During the first week of practice, Gilmore has been on the No. 1 unit along with Hardy and Thigpen. Hardy has been on the outside, while Thigpen has worked out of the slot, where he's been dangerous on short routes or on screens.

Hardy is a big target at 6-7 and 218 pounds, while Thigpen is arguably the fastest receiver on the roster, and one of the most elusive as well.

"I think they all complement each other really well," said Lynch.

Hardy is a player who has developed from a talented but raw athlete a year ago into a player brimming with potential.

"He's put on that weight, and he's developed a physical dimension to him," said Lynch. "He's a football player now.

"Instead of being a tall athlete with some skills, now he looks the part. He's physical off the line of scrimmage, and his footwork has gotten better. He's always had soft hands and had an ability to go up and win the jump ball, but he's added some new dimensions."

The 5-9, 178-pound Thigpen won't stand out on the field in the way that Hardy will, but he has a chance to be one of the team's biggest playmakers with his ability to make people miss after the catch.

"Marcus Thigpen is a pocket rocket – he is as fast as they come," said Lynch.

That trio will be pushed by a handful of newcomers from this year's recruiting class. Welcoming some impact players at the receiver position was a top priority for Hoeppner's staff in February, and early indications are that it was mission accomplished.

Means, Walker-Roby, Polk and Turner have all enjoyed big moments this fall, and each has had an opportunity to work with the No. 2 unit, and in some cases, the No. 1 offense, this fall.

"I think all four of those guys have a huge upside," said Lynch. "They've done some nice things, but they haven't totally grasped it mentally yet."

Means, a talented 6-0, 200-pounder from Ohio, isn't getting caught up in jockeying for a spot in the rotation, instead focusing on learning the offense and learning from his teammates. In his mind, whoever IU winds up putting on the field will be successful.

"I think we're great receivers, and whoever is going to be the best mentally and physically is going to be out there," said Means. "And whoever is out there, we're going to have a sick receiving corps."

The coming weeks will tell which of the newcomers are ready to contribute immediately, and who will form the stable of wideouts for Lynch and Hoeppner to use this fall. While Lynch is unsure who will make up that group right now, one thing he does know is that he'll need more than three or four to get the job done this season.

"As you go through the season, I think the course of history will show you that you'll need seven or eight guys to get through a season," said Lynch. "So we have to build some quality depth there."

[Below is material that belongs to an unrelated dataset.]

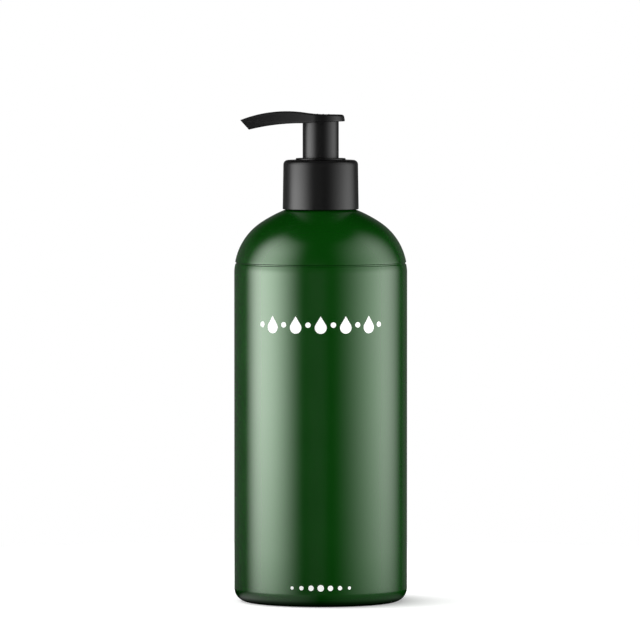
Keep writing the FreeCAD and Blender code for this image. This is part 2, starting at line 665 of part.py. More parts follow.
def make_stem():
    """The hollow stem: outlet ball's chamber at the top, stop flange, and the core's socket below."""
    body = new_body("piston_stem")
    top = less(STEM_TOP, size("fit_gap"))
    socket = total(size("core_radius"), size("fit_gap"))
    turn_solid(body, "stem", [
        (socket, STEM_FOOT),
        (total(size("stem_radius"), size("slide_gap")), STEM_FOOT),
        (size("stem_radius"), CORE_TOP),
        (size("stem_radius"), STEM_FLANGE_BOTTOM),
        (size("stem_flange_radius"), STEM_FLANGE_BOTTOM),
        (size("stem_flange_radius"), STEM_STOP),
        (size("stem_radius"), STEM_STOP),
        (size("stem_radius"), top),
        (size("outlet_chamber"), top),
        (size("outlet_chamber"), OUTLET_FLOOR),
        (size("stem_bore"), OUTLET_SEAT),
        (size("stem_bore"), CORE_TOP),
        (socket, CORE_TOP),
    ])
    return body


def free_sketch(name, side):
    """A sketch outside any body, in the XZ plane where side is true and otherwise in the XY plane."""
    sketch = doc.addObject("Sketcher::SketchObject", name)
    if side:
        sketch.Placement.Rotation = FreeCAD.Rotation(FreeCAD.Vector(1, 0, 0), 90)
    return sketch


def extrude(name, sketch, direction, length, both=False):
    """Extrudes a free sketch along a direction by an expression, to both sides where both is true."""
    extrusion = doc.addObject("Part::Extrusion", name)
    extrusion.Base = sketch
    extrusion.DirMode = "Custom"
    extrusion.Dir = direction
    extrusion.Solid = True
    extrusion.setExpression("LengthFwd", length)
    if both:
        extrusion.setExpression("LengthRev", length)
    return extrusion


def boolean(kind, name, base, tool):
    """A cut or common of two objects."""
    result = doc.addObject(f"Part::{kind}", name)
    result.Base = base
    result.Tool = tool
    return result


def fuse(name, *parts):
    """Several objects as one solid."""
    result = doc.addObject("Part::MultiFuse", name)
    result.Shapes = list(parts)
    result.Refine = True
    return result


def pillar(name, radius, bottom, top):
    """A cylinder on the axis between two heights."""
    shape = doc.addObject("Part::Cylinder", name)
    shape.setExpression("Radius", radius)
    shape.setExpression("Height", less(top, bottom))
    shape.setExpression("Placement.Base.z", bottom)
    return shape


def looks_up(face):
    """Whether a face looks upwards at its middle."""
    return face.normalAt(*face.Surface.parameter(face.CenterOfMass)).z > 0.7


def upper_edges(shape):
    """Numbers of the edges where a shape's upward faces meet its flanks, leaving out those along Y."""
    found = []
    for index, edge in enumerate(shape.Edges, start=1):
        along = edge.tangentAt(edge.FirstParameter)
        sides = [face for face in shape.Faces if any(edge.isSame(other) for other in face.Edges)]
        upward = [face for face in sides if looks_up(face)]
        if len(upward) == 1 and abs(along.y) < 0.999:
            found.append(index)
    return found


def make_head():
    """The pump head: thumb rest, curved spout with its channel, skirt and stem socket, moulded as one."""
    side = free_sketch("head_side", True)
    back = size("spout_top_radius")
    lip_x = f"(-{size('spout_reach')})"
    lip_z = f"({SPOUT_CENTRE} + sqrt({back}^2 - ({size('spout_reach')} - {size('spout_apex')})^2))"
    dip_x = f"(-{size('rest_hollow')})"
    dip_run = less(size("spout_apex"), size("rest_hollow"))
    dip_z = f"({SPOUT_CENTRE} + sqrt({back}^2 - {dip_run}^2))"
    under_x = f"(-{size('skirt_radius')})"
    under_z = less(HEAD_BOTTOM, size("spout_under_drop"))
    under = size("spout_under_radius")
    mouth_x = f"(-({size('spout_reach')} - {size('spout_lip_back')}))"
    mouth_run = f"({size('spout_reach')} - {size('spout_lip_back')} - {size('skirt_radius')})"
    mouth_z = f"({under_z} - ({under} - sqrt({under}^2 - {mouth_run}^2)))"
    far = total(size("head_radius"), size("head_height"))
    dip_drop = less(dip_z, REST_TOP)
    dip_slope = f"({dip_run} / {back})"
    dip_radius = f"({dip_drop} / (1 - sqrt(1 - {dip_slope}^2)))"
    rest_x = f"({dip_x} + {dip_radius} * {dip_slope})"
    draw_outline(side, [
        (lip_x, lip_z),
        (mouth_x, mouth_z, under, -1),
        (under_x, under_z),
        ("0", HEAD_BOTTOM),
        (far, HEAD_BOTTOM),
        (far, REST_TOP),
        (rest_x, REST_TOP, dip_radius, -1),
        (dip_x, dip_z, back, 1),
    ])
    side_solid = extrude("head_side_solid", side, FreeCAD.Vector(0, -1, 0), far, both=True)
    plan = free_sketch("head_plan", False)
    tip_x = f"(-({size('spout_reach')} + {size('spout_lip_back')}))"
    flank_x = f"(-{size('head_radius')} * sin({size('spout_flank_angle')}))"
    flank_y = f"({size('head_radius')} * cos({size('spout_flank_angle')}))"
    draw_outline(plan, [
        (tip_x, f"(-{size('spout_tip_half')})", size("spout_flank_radius"), -1),
        (flank_x, f"(-{flank_y})", size("head_radius"), 1),
        (size("head_radius"), "0", size("head_radius"), 1),
        (flank_x, flank_y, size("spout_flank_radius"), -1),
        (tip_x, size("spout_tip_half")),
    ])
    plan.setExpression("Placement.Base.z", HEAD_BOTTOM)
    spare = size("head_height")
    above = total(spare, size("spout_rise"), spare)
    plan_solid = extrude("head_plan_solid", plan, FreeCAD.Vector(0, 0, 1), above)
    plan_solid.setExpression("LengthRev", total(less(HEAD_BOTTOM, mouth_z), spare))
    plan_solid.setExpression("TaperAngle", f"(-{size('head_draft_angle')})")
    plan_solid.setExpression("TaperAngleRev", f"(-{size('head_draft_angle')})")
    blank = boolean("Common", "head_blank", side_solid, plan_solid)
    doc.recompute()
    rounded = doc.addObject("Part::Fillet", "head_rounded")
    rounded.Base = blank
    radius = number(size("head_round"))
    rounded.Edges = [(index, radius, radius) for index in upper_edges(blank.Shape)]
    rib_parts = []
    for index in range(GRIP_RIBS):
        rib = doc.addObject("Part::Cylinder", f"grip_rib_{index + 1}")
        rib.setExpression("Radius", size("grip_rib_radius"))
        rib.setExpression("Height", f"(2 * {size('grip_rib_half')})")
        rib.Placement.Rotation = FreeCAD.Rotation(FreeCAD.Vector(1, 0, 0), 90)
        rib_x = f"({index} * {size('grip_rib_pitch')} - {size('grip_rib_place')})"
        dip = f"(({rib_x} - {rest_x})^2 / (2 * {dip_radius}))"
        rib.setExpression("Placement.Base.x", rib_x)
        rib.setExpression("Placement.Base.y", size("grip_rib_half"))
        crest = total(REST_TOP, dip, size("grip_rib_rise"))
        rib.setExpression("Placement.Base.z", less(crest, size("grip_rib_radius")))
        rib_parts.append(rib)
    sunk = total(HEAD_BOTTOM, f"({size('head_height')} / 2)")
    skirt_outside = pillar("skirt_outside", size("skirt_radius"), SKIRT_FOOT, sunk)
    skirt_inside = pillar("skirt_inside", SKIRT_BORE, less(SKIRT_FOOT, size("skirt_seat")), SKIRT_ROOF)
    skirt = boolean("Cut", "skirt_tube", skirt_outside, skirt_inside)
    hub = pillar("hub", HUB_RADIUS, HUB_FOOT, sunk)
    outside = fuse("head_outside", rounded, skirt, hub, *rib_parts)
    socket = pillar("stem_socket", HUB_BORE, less(HUB_FOOT, size("hub_wall")), STEM_TOP)
    riser = pillar("riser", size("stem_bore"), less(STEM_TOP, size("fit_gap")), CHANNEL_START)
    channel = doc.addObject("Part::Torus", "spout_channel")
    channel.setExpression("Radius1", CHANNEL_SWEEP)
    channel.setExpression("Radius2", size("channel_radius"))
    behind = f"asin({size('spout_apex')} / {CHANNEL_SWEEP})"
    ahead_run = less(total(size("spout_reach"), size("head_height")), size("spout_apex"))
    ahead = f"asin({ahead_run} / {CHANNEL_SWEEP})"
    channel.setExpression("Angle3", f"({behind} + {ahead})")
    tilt = math.radians(90 - number(behind))
    start = FreeCAD.Vector(math.cos(tilt), 0, math.sin(tilt))
    across = FreeCAD.Vector(0, -1, 0)
    channel.Placement.Rotation = FreeCAD.Rotation(start, across.cross(start), across, "ZXY")
    channel.setExpression("Placement.Base.x", f"(-{size('spout_apex')})")
    channel.setExpression("Placement.Base.z", SPOUT_CENTRE)
    hollow = fuse("head_hollow", socket, riser, channel)
    bored = boolean("Cut", "head_bored", outside, hollow)
    blade = doc.addObject("Part::Box", "ball_stop")
    blade.setExpression("Length", f"(2 * {size('stem_bore')} + {size('fit_gap')})")
    blade.setExpression("Width", size("ball_stop_width"))
    blade.setExpression("Height", less(CHANNEL_START, size("channel_radius"), BALL_STOP))
    blade.setExpression("Placement.Base.x", f"(-{size('stem_bore')} - {size('fit_gap')} / 2)")
    blade.setExpression("Placement.Base.y", f"(-{size('ball_stop_width')} / 2)")
    blade.setExpression("Placement.Base.z", BALL_STOP)
    head = fuse("actuator_head", bored, blade)
    head.Label = "actuator_head"
    return head


def draw_drop(sketch):
    """Draws a drop round the sketch's origin, its point up."""
    drop, half = size("print_drop_radius"), f"({size('print_drop_height')} / 2)"
    centre = less(drop, half)
    lean = f"asin({drop} / ({half} - {centre}))"
    touch_x, touch_z = f"({drop} * cos({lean}))", f"({centre} + {drop} * sin({lean}))"
    draw_outline(sketch, [
        (f"(-{touch_x})", touch_z, drop, 1),
        ("0", f"(-{half})", drop, 1),
        (touch_x, touch_z),
        ("0", half),
    ])


def stamp_mark(name, draw, height, along):
    """Cuts one printed mark through the wall, at a height and a distance along the wall from the front."""
    sketch = free_sketch(f"{name}_sketch", True)
    sketch.setExpression("Placement.Base.z", height)
    draw(sketch)
    stamp = extrude(name, sketch, FreeCAD.Vector(0, -1, 0), total(size("body_radius"), size("body_wall")))
    stamp.Placement.Rotation = FreeCAD.Rotation(FreeCAD.Vector(0, 0, 1), 0)
    stamp.setExpression("Placement.Rotation.Angle", f"({along} / {size('body_radius')} * 180 / pi)")
    return stamp


def make_print():
    """The white ink on the front: a row of drops and dots above, and a row of small dots near the foot."""
    stamps = []
    half_pitch = f"({size('print_pitch')} / 2)"
    for place in range(-2 * DROPS_EACH_SIDE - 1, 2 * DROPS_EACH_SIDE + 2):
        if place % 2 == 0:
            draw = draw_drop
        else:
            def draw(sketch):
                draw_circle(sketch, "0", "0", size("print_dot_radius"))
        along = f"({place} * {half_pitch})"
        stamps.append(stamp_mark(f"mark_{len(stamps)}", draw, size("print_height"), along))
    for place in range(-FOOT_DOTS_EACH_SIDE, FOOT_DOTS_EACH_SIDE + 1):
        radius = less(size("foot_print_dot"), f"({abs(place)} * {size('foot_print_step')})")

        def draw(sketch):
            draw_circle(sketch, "0", "0", radius)
        along = f"({place} * {size('foot_print_pitch')})"
        stamps.append(stamp_mark(f"mark_{len(stamps)}", draw, size("foot_print_height"), along))
    ink = fuse("print_stamps", *stamps)
    outside = total(size("body_radius"), size("print_thickness"))
    low, high = size("base_corner"), size("wall_top")
    film_outside = pillar("film_outside", outside, low, high)
    film_inside = pillar("film_inside", size("body_radius"), low, high)
    film = boolean("Cut", "print_film", film_outside, film_inside)
    marks = boolean("Common", "front_print", ink, film)
    marks.Label = "front_print"
    return marks


def check_and_write(pieces):
    """Stops on any failed object, and otherwise writes each piece's solids to its own file."""
    doc.recompute()
    for item in doc.Objects:
        failed = [state for state in item.State if state in ("Invalid", "Error")]
        assert not failed, f"{item.Name} is {failed}"
    os.makedirs("parts", exist_ok=True)
    for piece in pieces:
        shape = piece.Shape
        assert not shape.isNull() and shape.isValid() and shape.Solids, f"{piece.Label} has no valid solid"
        shape.exportStep(f"parts/{piece.Label}.step")
        print(f"{piece.Label}: {len(shape.Solids)} solids, {shape.Volume / 1000:.3f} cm3")


pieces = [
    make_bottle(),
    make_collar(),
    make_gasket(),
    make_retainer(),
    make_housing(),
    make_dip_tube(),
    make_ball("inlet_ball", size("inlet_ball_radius"), INLET_BALL),
    make_spring(),
    make_piston(),
    make_core(),
    make_stem(),
    make_ball("outlet_ball", size("outlet_ball_radius"), OUTLET_BALL),
    make_head(),
    make_print(),
]
check_and_write(pieces)
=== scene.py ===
import math
import bmesh
import bpy
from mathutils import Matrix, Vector


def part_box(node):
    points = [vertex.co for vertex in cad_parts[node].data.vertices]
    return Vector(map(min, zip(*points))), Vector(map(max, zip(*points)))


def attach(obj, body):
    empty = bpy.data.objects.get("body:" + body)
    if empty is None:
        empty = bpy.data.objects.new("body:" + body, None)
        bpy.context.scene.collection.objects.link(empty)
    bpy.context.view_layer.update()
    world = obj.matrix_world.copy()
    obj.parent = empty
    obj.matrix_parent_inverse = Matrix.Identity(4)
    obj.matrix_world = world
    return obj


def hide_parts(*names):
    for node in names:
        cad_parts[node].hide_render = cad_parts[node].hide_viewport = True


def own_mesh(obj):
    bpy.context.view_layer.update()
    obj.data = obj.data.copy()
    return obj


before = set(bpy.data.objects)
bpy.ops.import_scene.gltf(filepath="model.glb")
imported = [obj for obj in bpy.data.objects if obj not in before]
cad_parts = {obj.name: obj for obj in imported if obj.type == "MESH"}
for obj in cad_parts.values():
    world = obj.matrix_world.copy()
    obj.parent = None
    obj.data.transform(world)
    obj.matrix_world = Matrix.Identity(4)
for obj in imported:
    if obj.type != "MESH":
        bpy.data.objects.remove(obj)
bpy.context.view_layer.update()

bl_info = {
    "name": "Soap bottle dresser",
    "version": (1, 0, 0),
    "blender": (4, 5, 0),
    "location": "View3D > Sidebar > Soap bottle",
    "description": "Turns, moulds and finishes the pieces of a pump soap bottle around its packed model",
    "category": "Add Mesh",
}

MM = 0.001
WHITE = (1.0, 1.0, 1.0, 1.0)
TURN_STEPS = 256
SMALL_TURN_STEPS = 160
ROUND_STEPS = 5
THREAD_STEPS = 72
RUN_IN_STEPS = 8
NOISE_RANGE = (0.3, 0.7)

BOTTLE_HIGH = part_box("bottle")[1]
COLLAR_LOW, COLLAR_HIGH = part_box("closure_collar")
RETAINER_LOW, RETAINER_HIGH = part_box("retainer_ring")
HEAD_LOW, HEAD_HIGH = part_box("actuator_head")
SPRING_LOW, SPRING_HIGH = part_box("return_spring")
PRINT_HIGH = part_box("front_print")[1]


def length(description, metres):
    """A length that a user can change."""
    return bpy.props.FloatProperty(description=description, default=metres, unit="LENGTH", precision=6)


def angle(description, degrees):
    """An angle that a user can change."""
    return bpy.props.FloatProperty(description=description, default=math.radians(degrees), unit="ROTATION")


def tint(description, *colour):
    """A colour that a user can change."""
    return bpy.props.FloatVectorProperty(
        description=description, default=colour, subtype="COLOR", min=0.0, max=1.0
    )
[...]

The only thing that the unit lacks is experience. Gilmore (23 career receptions) and Kleinschmidt (four career receptions) are the only two wideouts on the roster who have ever caught a pass in college.

"The problem is we don't have a lot of experience," said Lynch. "We know that. So we have to do a great job with every rep in practice, because each one is crucial for us. Our experience is going to come on the practice field."

While experience is an issue, talent isn't, according to Lynch.

"There's no question we have the talent," said Lynch. "This is as talented a group as I've been around."